We hope to teach our children to be kind to others and not make quick judgments. It is also important to respect other people’s beliefs as well.
Do you play any musical instruments?
We do not play a musical instrument. We do love to sing and dance. Jessica sings her children to sleep every night. She also tries to remember not to sing in public. Scott says she tends to sing off tune, but loves listening to her anyway.
Describe your neighborhood?
We have a great neighborhood that includes a mixture of young and middle age neighbors. There are always other children to play with.
Share something about your spouse that only you know:
Adoptive Mom? Scott is Jessica’s superhero. In every aspect of Scott’s life, he goes above and beyond.
Adoptive Dad? Scott thinks that Jessica is the best mother and wife
in the world! Lots of people know this, but Scott is affected by it every day.
Describe the last romantic thing you did together?
We had what we like to call date night. We got dressed up and went out for a dinner and a movie. Scott also surprised Jessica for her birthday with a special weekend in Boston where they both met 15 years ago.
What will you tell your child about their birthmother?
We will tell our child that their birthmother loved them and still loves them very much.
It's Daddy's day - what activity do you want to share with your child?
Daddy’s day comes only once a year. We will wake up early to make a special breakfast together. Then we will go to the park and come home to make a special dinner for daddy together. After dinner, daddy showers everyone with lots of gifts as if it was their day as well.
Do you plan on sharing with your child what their birth parents were like?
Yes, we do. We will share whatever information we are given regarding our child’s birthparents.
What kind of education are you hoping to provide for your child - Private or Public?
We plan on providing a private education in the early years, as these are the most formative years. We live close by a public school that is known for its excellence in teaching and learning. As far as college, we will send our child to any school that will provide the best in what their interests may be.
How did you come to the decision of adoption?
We have struggled with infertility problems, and we feel this is God’s way of telling us that we were meant to adopt children. We have been blessed by the adoption of our sons Daniel and Jacob who were adopted from Guatemala and look forward to being blessed with the adoption of our daughter.
What faith will you raise your child?
We were both brought up in Jewish homes. We plan on teaching our children of the faith that we grew up with.
How will you help your child accomplish their dreams?
We will help our child accomplish her dreams by providing a loving, caring and open relationship. Dreams are very special and without them we have nothing.
What kind of a relationship do you hope to build with your birthmom through her pregnancy?
We want to help our birthmother through this difficult time and in the hopes that she will have peace of mind in knowing that her baby will be loved with all of our hearts and cared for extremely well.
How did you meet?
We met in a Jewish internet chat room. We were both a little skeptical as this was something neither one of us had done before.

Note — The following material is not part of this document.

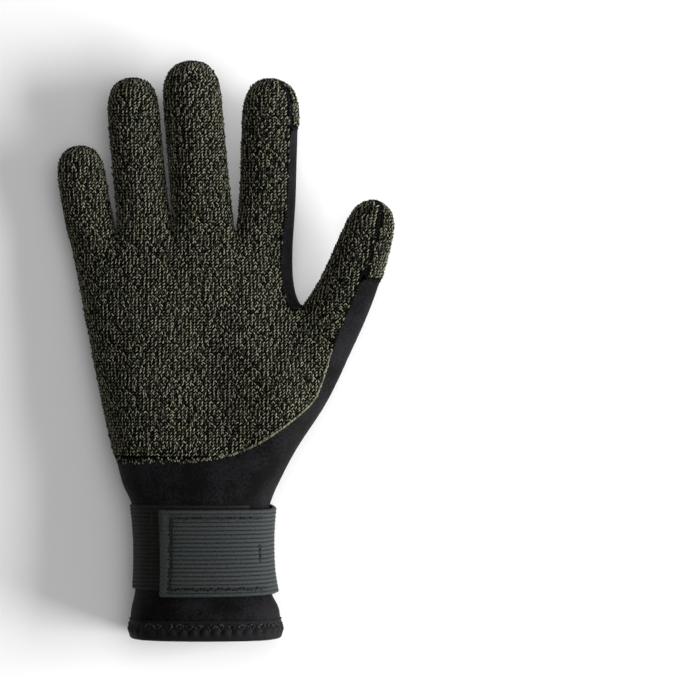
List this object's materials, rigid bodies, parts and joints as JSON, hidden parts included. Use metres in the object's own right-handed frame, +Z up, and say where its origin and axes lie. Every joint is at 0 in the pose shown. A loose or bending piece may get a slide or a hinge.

What was your relationship with your parents like?
We are both very close with our parents. Jessica talks to her parents that live close by at least twice a day. Scott speaks to his parents at least once or twice a week. Scott’s parents make visits at least once a month.

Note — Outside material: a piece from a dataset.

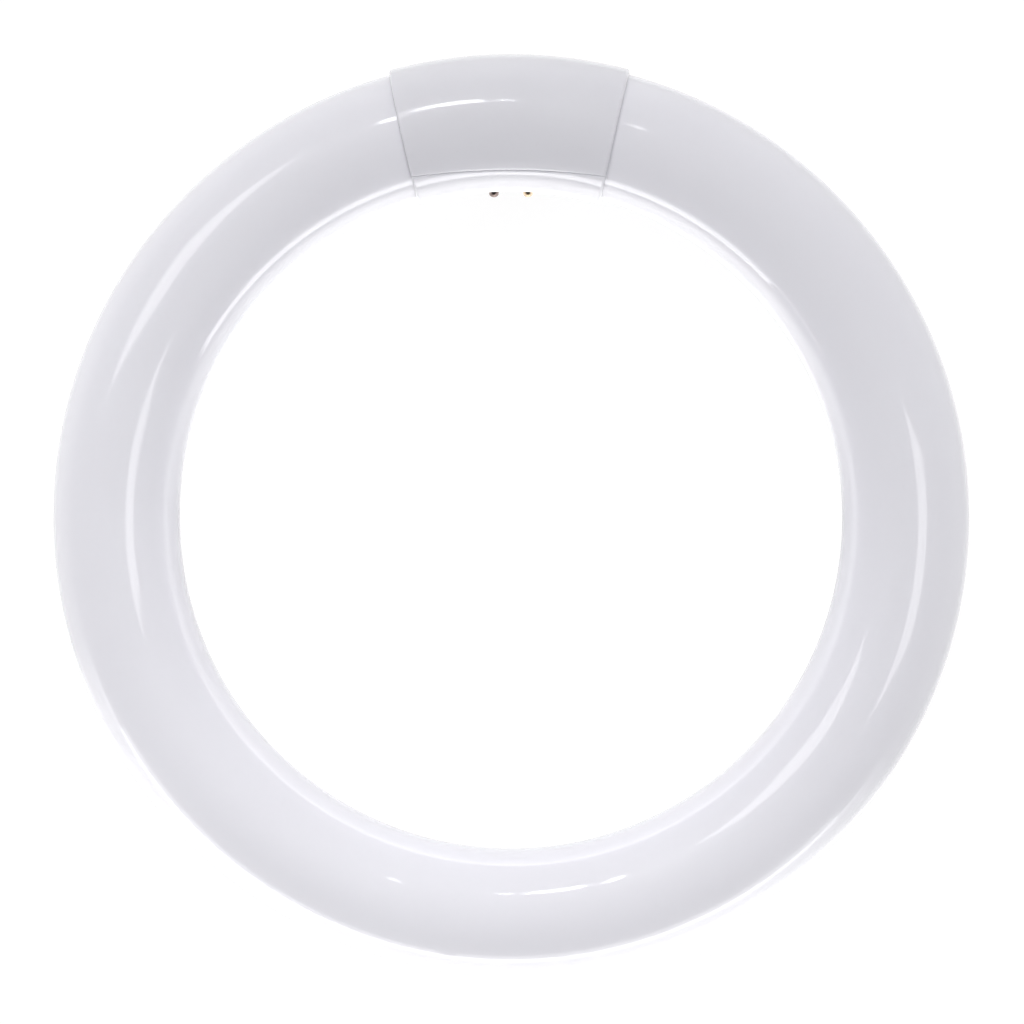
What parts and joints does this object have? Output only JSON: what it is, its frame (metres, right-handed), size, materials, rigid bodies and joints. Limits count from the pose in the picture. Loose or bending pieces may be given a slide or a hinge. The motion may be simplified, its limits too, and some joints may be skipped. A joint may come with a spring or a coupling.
{
  "type": "circular fluorescent tube",
  "caption": "White glass tube bent into a ring, its sealed ends held in a split moulded cap with slanted contact pins on its inner back side",
  "frame": {"origin": "centre of the ring in the middle plane of its tube", "axes": "+Z towards the side seen in a room, square to the ring; +Y towards the middle of the cap"},
  "size_m": [0.21, 0.2111, 0.0329],
  "materials": {
    "glass": "gloss, white coat inside that can't be seen through",
    "cap": "smooth white moulding",
    "pin_metal": "plain turned brass",
    "lead_metal": "drawn wire",
    "sleeve": "woven glass fibre sleeve"
  },
  "bodies": {
    "root": {"glass_tube": "glass", "cap_front_shell": "cap", "cap_back_shell": "cap", "contact_pin_left_inner": "pin_metal", "lead_wire_left_inner": "lead_metal", "lead_sleeve_left_inner": "sleeve", "contact_pin_right_inner": "pin_metal", "lead_wire_right_inner": "lead_metal", "lead_sleeve_right_inner": "sleeve", "contact_pin_left_outer": "pin_metal", "lead_wire_left_outer": "lead_metal", "lead_sleeve_left_outer": "sleeve", "contact_pin_right_outer": "pin_metal", "lead_wire_right_outer": "lead_metal", "lead_sleeve_right_outer": "sleeve"}
  },
  "joints": []
}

What attracted you to each other?
We share similar interests. Scott immediately thought that Jessica was cute and really fun to be around. He knew right away he wanted to spend every waking hour with her. She felt and still feels that Scott was very different and special from anyone she had ever met. She knew right away that she wanted to spend her whole life with Scott.

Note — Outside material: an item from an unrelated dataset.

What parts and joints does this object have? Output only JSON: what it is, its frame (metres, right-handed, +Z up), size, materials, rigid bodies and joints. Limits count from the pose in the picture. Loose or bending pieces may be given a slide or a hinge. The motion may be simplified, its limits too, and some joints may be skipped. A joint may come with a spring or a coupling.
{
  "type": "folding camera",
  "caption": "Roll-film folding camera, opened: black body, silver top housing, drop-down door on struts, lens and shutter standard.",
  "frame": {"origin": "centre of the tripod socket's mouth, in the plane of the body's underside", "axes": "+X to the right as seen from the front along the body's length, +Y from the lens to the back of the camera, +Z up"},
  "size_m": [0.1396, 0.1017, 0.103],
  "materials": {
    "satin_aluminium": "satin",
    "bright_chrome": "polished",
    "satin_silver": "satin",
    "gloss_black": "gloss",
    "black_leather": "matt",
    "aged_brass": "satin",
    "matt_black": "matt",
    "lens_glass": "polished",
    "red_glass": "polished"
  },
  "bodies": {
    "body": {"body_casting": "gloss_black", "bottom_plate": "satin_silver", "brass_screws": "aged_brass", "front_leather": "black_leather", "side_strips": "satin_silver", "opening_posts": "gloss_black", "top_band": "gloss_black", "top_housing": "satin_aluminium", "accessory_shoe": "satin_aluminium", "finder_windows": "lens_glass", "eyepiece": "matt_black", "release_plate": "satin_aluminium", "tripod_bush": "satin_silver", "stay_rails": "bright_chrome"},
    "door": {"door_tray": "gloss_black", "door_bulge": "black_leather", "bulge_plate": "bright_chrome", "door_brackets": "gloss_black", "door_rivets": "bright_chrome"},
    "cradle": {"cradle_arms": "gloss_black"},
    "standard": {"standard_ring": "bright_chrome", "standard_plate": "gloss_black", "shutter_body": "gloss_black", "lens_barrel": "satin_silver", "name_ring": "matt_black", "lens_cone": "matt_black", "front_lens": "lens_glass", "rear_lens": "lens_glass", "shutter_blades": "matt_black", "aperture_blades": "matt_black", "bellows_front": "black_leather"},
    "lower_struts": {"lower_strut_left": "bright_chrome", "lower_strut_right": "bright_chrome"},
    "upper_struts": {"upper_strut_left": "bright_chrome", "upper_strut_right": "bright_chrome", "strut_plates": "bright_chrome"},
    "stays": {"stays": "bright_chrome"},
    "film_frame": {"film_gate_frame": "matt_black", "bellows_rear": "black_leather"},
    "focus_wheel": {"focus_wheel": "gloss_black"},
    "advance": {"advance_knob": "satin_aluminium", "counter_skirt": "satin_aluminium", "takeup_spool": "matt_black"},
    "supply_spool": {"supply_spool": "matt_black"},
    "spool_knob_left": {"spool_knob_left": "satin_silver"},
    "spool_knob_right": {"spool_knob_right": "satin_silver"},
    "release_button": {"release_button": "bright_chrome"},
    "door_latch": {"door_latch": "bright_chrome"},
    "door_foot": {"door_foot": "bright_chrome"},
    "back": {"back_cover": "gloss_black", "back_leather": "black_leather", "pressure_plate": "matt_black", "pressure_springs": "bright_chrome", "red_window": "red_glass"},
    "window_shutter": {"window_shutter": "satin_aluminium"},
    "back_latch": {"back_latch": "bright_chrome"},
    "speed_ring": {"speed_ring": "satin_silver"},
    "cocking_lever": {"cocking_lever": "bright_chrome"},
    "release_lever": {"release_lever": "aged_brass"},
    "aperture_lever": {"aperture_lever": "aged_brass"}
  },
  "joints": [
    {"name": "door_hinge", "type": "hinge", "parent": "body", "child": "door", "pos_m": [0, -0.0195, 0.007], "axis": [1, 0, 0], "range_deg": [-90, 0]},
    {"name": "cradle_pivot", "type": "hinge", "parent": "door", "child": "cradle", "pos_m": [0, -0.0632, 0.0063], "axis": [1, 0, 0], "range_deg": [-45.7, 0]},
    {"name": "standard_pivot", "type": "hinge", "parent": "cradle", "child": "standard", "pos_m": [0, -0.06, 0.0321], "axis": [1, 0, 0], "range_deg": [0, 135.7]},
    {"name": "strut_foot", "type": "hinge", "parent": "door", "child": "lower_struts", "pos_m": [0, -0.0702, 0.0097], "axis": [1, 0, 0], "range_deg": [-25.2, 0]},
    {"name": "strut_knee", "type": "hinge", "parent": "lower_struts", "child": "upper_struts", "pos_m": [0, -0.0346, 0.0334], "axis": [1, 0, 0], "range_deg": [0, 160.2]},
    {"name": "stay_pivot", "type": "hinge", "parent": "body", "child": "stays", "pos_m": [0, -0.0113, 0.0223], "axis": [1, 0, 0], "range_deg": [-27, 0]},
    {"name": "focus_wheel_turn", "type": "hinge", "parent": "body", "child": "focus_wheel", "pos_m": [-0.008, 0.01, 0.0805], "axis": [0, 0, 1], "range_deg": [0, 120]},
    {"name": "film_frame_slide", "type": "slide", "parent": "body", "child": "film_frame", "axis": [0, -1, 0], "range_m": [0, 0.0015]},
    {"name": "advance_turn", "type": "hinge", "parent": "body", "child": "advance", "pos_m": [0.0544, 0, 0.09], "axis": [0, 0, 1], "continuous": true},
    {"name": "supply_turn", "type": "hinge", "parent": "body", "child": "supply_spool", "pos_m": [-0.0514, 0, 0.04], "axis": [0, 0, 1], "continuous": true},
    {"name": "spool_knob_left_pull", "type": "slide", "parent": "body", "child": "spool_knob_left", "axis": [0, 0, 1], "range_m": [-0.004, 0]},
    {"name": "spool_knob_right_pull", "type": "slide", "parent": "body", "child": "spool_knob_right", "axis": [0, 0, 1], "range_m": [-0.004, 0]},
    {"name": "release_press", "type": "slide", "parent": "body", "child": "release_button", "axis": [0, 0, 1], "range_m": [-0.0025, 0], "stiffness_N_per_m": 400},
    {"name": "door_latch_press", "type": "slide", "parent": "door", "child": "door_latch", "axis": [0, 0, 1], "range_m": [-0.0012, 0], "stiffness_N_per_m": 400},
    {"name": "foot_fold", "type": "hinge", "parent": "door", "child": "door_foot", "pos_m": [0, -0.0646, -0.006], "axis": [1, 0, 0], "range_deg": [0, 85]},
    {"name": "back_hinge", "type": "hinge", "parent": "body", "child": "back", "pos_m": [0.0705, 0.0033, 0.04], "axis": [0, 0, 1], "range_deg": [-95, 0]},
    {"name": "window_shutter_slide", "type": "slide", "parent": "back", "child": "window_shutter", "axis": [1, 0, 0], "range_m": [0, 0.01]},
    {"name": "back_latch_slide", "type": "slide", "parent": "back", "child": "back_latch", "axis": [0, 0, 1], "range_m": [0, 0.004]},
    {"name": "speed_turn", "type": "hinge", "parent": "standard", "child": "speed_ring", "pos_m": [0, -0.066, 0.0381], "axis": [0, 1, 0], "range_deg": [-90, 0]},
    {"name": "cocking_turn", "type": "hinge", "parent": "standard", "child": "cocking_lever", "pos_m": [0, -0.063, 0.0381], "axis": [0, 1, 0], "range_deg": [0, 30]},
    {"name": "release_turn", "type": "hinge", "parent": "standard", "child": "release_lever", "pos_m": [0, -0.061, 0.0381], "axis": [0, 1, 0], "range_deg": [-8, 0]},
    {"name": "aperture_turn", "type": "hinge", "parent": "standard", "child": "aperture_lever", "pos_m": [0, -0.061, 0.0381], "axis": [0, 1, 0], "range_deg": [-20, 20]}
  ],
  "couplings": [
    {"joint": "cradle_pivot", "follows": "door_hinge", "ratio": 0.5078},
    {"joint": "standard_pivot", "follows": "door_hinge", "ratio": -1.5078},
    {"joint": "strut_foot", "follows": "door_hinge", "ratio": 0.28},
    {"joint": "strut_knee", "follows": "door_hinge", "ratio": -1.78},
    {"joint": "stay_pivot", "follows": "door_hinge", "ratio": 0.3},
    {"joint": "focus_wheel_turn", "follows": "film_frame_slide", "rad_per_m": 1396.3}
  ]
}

Please describe your personalities:
Adoptive Mom? Jessica is fun to be around, loving, caring, very personable and outgoing.
Adoptive Dad? Scott is a strong, caring and honest person.
What are your hobbies (please share those you enjoy as individuals and those you enjoy as a couple):
Adoptive Mom? Jessica enjoys reading, gardening and cooking.
Adoptive Dad? Scott enjoys going to cars shows to show off his classic car. Scott also enjoys reading and fishing.
Together we enjoy traveling, camping, fishing and anything that involves just being together.
When you close your eyes and see yourself holding your precious baby in your arms what are your thoughts regarding the birthmother?
When I close my eyes I feel a lot of respect for the strength and courage our birthmother had in making her decision and forever grateful for the beautiful gift she has given us, and that is to be the mommy and daddy of a baby girl.
How will a child enrich your life?
A new child will not only enrich our lives but our children’s and families lives. A new child in the house will add to the everlasting love and warmth in the home.
Why did you each choose the career path you decided on?
Adoptive Mom? My past career as a Chef was chosen because I love to cook and learned the love from my grandparents and my parents. I now enjoy being a stay-at-home mom.
Adoptive Dad? Scott wanted to help people take on their biggest fear (THE DENTIST). Scott loves working with people and attending to all their dental needs and fears.
What makes a birthmom special?
Knowing to make the right decision for the sake of the baby’s life makes a birthmom special.